EXERCISE DIRECTIONS
Where does the string "picture" appear in the records? Copy every line that contains it.
begin TASK MATERIAL
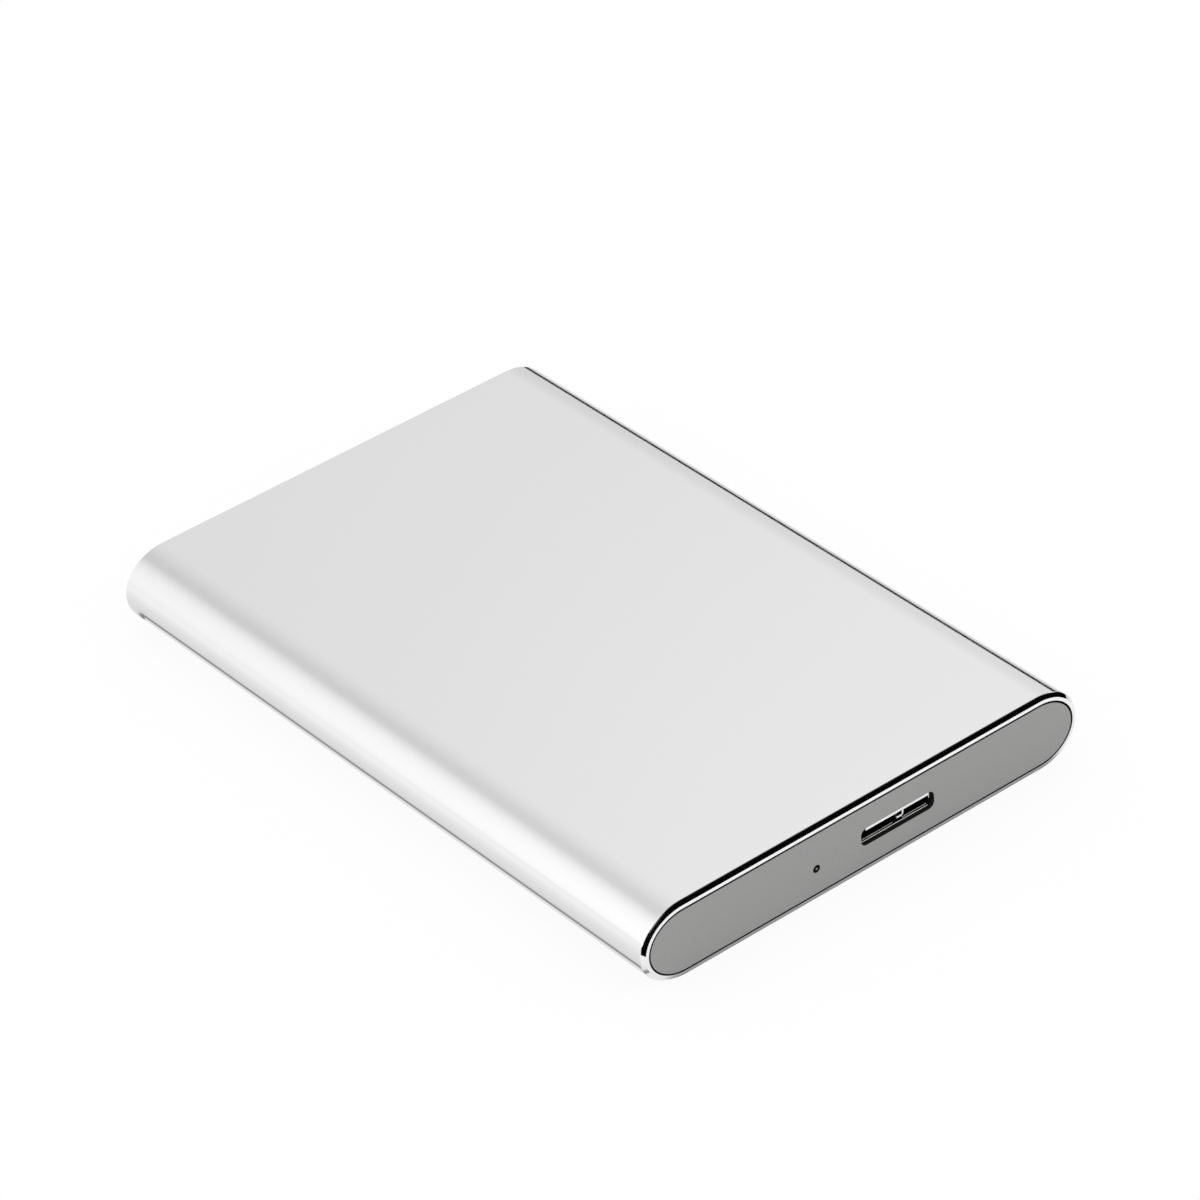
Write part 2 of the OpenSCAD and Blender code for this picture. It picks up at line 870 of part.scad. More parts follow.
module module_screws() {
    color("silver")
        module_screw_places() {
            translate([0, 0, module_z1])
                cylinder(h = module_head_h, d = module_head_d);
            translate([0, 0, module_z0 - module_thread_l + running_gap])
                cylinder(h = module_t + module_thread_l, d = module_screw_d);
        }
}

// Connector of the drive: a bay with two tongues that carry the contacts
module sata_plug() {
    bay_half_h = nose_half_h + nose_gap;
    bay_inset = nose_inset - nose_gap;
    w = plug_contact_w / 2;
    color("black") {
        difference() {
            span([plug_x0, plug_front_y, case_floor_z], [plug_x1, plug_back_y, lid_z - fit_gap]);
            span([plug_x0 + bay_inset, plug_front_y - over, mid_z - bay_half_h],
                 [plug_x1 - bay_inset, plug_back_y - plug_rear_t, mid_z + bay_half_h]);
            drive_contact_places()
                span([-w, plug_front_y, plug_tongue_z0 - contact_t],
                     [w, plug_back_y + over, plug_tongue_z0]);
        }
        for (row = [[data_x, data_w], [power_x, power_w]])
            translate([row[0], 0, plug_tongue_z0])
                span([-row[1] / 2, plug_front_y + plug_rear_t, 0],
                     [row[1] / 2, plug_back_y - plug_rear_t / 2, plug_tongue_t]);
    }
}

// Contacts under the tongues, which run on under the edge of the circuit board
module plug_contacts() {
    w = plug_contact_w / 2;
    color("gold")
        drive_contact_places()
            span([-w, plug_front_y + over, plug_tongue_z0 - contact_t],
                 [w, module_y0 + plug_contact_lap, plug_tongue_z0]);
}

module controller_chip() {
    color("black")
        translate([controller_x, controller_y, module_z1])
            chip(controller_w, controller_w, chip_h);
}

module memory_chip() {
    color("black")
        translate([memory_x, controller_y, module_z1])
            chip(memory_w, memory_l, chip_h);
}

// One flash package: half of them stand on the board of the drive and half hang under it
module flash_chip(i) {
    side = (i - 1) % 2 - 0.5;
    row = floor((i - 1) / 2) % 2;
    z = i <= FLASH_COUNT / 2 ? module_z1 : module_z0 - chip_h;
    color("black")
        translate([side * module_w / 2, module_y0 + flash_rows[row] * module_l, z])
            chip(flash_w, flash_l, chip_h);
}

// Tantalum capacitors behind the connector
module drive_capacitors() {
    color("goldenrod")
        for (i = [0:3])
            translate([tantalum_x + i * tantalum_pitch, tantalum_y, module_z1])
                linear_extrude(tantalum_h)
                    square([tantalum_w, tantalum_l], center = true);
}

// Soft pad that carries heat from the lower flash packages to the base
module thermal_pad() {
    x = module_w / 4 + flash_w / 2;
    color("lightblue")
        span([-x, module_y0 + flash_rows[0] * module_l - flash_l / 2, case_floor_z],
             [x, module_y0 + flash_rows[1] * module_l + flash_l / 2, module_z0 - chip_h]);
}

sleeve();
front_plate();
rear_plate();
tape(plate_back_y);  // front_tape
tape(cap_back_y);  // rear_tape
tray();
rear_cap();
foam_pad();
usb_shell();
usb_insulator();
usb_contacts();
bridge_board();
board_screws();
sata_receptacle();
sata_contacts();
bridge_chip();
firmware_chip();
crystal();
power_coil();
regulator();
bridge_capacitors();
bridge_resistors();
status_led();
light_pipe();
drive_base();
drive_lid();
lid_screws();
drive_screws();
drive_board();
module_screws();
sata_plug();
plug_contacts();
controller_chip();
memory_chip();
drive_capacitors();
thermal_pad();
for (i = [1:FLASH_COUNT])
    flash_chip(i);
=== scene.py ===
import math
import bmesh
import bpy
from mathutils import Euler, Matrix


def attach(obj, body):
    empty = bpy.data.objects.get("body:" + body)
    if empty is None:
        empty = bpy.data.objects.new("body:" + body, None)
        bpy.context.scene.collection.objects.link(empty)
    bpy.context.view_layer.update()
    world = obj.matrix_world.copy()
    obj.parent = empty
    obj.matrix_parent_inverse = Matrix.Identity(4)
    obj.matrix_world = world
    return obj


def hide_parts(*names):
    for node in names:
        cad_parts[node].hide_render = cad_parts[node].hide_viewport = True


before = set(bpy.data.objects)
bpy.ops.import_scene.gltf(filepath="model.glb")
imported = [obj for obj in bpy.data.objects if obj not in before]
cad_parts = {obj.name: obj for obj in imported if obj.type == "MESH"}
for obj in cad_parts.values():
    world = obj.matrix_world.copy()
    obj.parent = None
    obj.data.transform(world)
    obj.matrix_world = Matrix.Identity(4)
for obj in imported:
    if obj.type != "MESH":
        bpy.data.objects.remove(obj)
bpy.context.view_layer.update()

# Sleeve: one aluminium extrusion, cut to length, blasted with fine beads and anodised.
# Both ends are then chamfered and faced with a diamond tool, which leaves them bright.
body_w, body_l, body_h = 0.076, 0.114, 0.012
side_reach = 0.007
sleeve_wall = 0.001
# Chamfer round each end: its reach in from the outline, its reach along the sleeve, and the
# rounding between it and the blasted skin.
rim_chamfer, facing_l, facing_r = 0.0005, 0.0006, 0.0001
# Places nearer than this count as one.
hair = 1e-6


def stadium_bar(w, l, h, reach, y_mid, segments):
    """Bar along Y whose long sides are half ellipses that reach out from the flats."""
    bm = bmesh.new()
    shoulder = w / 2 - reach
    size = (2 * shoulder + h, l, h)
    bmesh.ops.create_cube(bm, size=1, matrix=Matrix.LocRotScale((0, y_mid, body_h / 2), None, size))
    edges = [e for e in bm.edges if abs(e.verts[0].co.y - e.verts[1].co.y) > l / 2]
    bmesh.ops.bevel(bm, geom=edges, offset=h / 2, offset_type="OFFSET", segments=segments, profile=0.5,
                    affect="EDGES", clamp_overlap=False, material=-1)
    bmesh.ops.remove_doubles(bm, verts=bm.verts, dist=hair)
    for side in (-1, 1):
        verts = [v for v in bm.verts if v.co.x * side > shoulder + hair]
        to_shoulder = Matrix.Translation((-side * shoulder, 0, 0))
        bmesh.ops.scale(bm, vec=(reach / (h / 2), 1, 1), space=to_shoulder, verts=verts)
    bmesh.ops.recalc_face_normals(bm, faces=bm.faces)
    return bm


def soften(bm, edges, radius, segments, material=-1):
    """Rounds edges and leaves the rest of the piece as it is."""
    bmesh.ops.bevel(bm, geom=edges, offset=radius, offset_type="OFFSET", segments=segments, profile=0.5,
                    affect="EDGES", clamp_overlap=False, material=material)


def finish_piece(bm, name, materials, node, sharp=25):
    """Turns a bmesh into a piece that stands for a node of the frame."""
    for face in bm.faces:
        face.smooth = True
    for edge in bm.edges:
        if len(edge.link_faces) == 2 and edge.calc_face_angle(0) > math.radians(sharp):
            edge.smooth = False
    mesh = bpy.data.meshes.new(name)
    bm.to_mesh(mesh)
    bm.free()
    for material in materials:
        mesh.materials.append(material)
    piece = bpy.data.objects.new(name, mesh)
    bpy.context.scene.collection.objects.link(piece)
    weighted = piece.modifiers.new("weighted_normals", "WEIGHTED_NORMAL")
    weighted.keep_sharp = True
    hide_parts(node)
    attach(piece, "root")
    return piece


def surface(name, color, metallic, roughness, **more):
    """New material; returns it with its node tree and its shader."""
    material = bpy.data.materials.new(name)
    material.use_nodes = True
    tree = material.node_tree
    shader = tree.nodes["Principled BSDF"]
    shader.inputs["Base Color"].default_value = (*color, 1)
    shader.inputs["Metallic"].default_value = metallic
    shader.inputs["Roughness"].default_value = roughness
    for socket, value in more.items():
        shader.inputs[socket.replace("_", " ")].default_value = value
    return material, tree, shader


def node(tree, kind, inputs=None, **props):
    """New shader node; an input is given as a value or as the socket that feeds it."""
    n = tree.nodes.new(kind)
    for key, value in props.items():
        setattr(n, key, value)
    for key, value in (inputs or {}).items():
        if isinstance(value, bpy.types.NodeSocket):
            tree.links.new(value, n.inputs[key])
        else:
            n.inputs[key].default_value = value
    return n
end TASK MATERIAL
begin TASK MATERIAL
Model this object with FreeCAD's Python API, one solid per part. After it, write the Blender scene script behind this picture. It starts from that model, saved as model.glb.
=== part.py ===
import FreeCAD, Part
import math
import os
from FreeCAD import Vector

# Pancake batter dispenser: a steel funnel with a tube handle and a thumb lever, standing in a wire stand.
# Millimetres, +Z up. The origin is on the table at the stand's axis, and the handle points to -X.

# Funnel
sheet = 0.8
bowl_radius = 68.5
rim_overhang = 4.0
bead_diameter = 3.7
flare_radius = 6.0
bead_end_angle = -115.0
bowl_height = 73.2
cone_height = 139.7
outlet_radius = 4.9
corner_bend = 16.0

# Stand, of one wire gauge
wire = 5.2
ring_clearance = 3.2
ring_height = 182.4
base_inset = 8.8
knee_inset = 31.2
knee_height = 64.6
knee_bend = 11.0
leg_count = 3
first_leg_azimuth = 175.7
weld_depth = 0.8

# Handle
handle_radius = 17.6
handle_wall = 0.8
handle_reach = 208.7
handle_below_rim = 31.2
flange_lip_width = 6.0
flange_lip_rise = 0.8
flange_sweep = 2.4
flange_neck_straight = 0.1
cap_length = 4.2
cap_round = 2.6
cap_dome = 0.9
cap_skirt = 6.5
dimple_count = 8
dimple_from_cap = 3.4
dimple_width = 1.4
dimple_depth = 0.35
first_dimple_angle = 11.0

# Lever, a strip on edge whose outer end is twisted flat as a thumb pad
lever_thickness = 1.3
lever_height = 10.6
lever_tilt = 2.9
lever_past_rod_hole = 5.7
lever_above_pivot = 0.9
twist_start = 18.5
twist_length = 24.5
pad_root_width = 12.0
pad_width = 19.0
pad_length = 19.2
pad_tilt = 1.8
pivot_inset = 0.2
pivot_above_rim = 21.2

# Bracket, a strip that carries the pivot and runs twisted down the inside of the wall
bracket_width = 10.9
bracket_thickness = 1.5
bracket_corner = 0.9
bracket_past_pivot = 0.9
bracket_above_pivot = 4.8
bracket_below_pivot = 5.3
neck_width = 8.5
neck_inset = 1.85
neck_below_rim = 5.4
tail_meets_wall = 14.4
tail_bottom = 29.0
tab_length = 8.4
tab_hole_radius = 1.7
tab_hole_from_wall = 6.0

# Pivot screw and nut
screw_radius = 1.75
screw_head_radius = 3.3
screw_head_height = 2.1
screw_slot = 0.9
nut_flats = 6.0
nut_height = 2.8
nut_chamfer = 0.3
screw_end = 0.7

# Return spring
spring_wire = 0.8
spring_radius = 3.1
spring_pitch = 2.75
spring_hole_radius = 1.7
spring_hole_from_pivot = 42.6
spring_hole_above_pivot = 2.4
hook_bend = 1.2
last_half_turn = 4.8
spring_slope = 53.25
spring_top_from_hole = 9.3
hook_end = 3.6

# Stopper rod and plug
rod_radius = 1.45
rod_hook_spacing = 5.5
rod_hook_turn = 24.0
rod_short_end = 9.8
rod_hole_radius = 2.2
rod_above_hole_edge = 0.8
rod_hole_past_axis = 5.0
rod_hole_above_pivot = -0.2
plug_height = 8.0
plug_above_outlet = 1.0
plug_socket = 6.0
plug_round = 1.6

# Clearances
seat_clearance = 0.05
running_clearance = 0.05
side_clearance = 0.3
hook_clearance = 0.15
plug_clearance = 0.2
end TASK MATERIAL
begin TASK MATERIAL
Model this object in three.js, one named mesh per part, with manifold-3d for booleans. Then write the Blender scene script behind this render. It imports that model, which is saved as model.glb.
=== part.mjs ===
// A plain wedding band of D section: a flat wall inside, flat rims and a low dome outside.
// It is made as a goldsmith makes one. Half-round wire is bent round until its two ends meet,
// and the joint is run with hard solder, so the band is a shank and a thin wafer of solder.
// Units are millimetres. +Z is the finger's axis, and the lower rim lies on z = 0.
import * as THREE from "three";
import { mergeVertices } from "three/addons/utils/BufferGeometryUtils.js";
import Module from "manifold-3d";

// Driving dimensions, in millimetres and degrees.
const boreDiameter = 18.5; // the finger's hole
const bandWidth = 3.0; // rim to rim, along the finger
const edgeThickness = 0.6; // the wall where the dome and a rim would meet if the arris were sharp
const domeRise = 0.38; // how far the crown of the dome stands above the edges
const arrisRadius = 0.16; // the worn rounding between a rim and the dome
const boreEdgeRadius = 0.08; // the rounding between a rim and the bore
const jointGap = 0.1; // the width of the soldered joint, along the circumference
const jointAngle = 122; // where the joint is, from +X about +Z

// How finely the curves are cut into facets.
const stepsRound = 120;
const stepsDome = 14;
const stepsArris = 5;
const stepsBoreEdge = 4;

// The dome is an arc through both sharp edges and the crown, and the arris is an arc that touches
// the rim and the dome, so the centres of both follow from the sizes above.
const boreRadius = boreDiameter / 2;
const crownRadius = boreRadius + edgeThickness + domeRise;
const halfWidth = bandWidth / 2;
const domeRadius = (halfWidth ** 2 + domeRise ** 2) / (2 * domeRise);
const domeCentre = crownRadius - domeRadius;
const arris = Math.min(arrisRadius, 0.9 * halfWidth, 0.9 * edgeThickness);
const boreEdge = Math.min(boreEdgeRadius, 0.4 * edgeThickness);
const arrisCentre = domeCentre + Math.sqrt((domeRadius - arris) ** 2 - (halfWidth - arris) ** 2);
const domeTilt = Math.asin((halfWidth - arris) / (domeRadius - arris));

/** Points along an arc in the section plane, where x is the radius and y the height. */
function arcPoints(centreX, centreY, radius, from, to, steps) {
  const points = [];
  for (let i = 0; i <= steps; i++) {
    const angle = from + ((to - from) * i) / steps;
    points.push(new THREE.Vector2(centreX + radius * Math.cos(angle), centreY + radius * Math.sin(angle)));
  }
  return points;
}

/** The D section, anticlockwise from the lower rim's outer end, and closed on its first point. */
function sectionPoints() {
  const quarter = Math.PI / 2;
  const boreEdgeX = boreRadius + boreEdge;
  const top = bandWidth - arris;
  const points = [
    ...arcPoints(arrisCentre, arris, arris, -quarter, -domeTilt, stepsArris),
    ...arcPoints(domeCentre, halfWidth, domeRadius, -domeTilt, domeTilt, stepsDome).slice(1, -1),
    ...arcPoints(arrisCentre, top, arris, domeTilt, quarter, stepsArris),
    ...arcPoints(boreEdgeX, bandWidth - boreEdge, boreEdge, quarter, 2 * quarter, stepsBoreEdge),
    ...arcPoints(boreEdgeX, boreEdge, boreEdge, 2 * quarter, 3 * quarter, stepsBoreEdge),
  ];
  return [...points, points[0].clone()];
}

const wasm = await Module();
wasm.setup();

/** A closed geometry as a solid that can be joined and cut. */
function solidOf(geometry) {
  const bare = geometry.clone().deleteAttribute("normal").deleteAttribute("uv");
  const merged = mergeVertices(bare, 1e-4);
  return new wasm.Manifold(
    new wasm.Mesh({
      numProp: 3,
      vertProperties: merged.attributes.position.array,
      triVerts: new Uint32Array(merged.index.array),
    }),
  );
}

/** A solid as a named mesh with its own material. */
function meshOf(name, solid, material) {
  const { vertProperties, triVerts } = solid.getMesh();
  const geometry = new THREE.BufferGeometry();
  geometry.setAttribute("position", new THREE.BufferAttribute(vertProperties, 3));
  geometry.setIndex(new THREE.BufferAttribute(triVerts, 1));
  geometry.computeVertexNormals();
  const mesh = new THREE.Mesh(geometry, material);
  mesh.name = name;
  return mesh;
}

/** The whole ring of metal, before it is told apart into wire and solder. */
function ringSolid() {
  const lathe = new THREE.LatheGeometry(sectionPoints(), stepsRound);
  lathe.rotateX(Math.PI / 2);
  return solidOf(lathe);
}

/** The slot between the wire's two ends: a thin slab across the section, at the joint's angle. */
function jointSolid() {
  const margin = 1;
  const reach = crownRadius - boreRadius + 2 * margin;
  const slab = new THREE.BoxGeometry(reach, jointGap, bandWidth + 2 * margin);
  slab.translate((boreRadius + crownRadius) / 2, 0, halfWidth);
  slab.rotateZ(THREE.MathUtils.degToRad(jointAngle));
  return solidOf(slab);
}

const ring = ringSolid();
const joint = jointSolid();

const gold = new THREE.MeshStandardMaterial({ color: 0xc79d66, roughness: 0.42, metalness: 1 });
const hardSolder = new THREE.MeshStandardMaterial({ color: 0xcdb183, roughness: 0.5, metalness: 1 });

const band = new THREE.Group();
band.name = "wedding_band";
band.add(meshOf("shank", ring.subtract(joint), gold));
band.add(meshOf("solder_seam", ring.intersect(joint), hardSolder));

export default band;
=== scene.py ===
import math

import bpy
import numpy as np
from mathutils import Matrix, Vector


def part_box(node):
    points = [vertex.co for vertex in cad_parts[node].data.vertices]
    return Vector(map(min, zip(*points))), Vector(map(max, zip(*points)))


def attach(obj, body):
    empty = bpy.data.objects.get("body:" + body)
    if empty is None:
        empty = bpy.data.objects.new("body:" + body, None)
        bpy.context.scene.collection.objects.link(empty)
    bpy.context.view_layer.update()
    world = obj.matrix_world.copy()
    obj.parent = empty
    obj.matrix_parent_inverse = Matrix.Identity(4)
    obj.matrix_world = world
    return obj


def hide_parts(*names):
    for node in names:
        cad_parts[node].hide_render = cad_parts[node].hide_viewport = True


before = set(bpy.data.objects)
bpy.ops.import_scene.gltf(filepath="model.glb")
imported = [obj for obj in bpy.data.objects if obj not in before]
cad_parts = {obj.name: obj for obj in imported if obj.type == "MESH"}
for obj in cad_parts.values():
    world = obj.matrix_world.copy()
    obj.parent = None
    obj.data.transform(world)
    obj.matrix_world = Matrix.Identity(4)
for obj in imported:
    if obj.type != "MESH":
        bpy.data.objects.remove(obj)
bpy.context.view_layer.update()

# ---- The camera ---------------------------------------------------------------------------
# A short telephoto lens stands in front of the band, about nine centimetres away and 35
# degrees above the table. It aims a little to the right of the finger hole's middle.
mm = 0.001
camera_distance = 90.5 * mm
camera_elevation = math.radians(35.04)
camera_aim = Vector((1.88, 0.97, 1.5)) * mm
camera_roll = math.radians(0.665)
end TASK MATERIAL
ANSWER BELOW
Write part 2 of the OpenSCAD and Blender code for this picture. It picks up at line 870 of part.scad. More parts follow.
Model this object with FreeCAD's Python API, one solid per part. After it, write the Blender scene script behind this picture. It starts from that model, saved as model.glb.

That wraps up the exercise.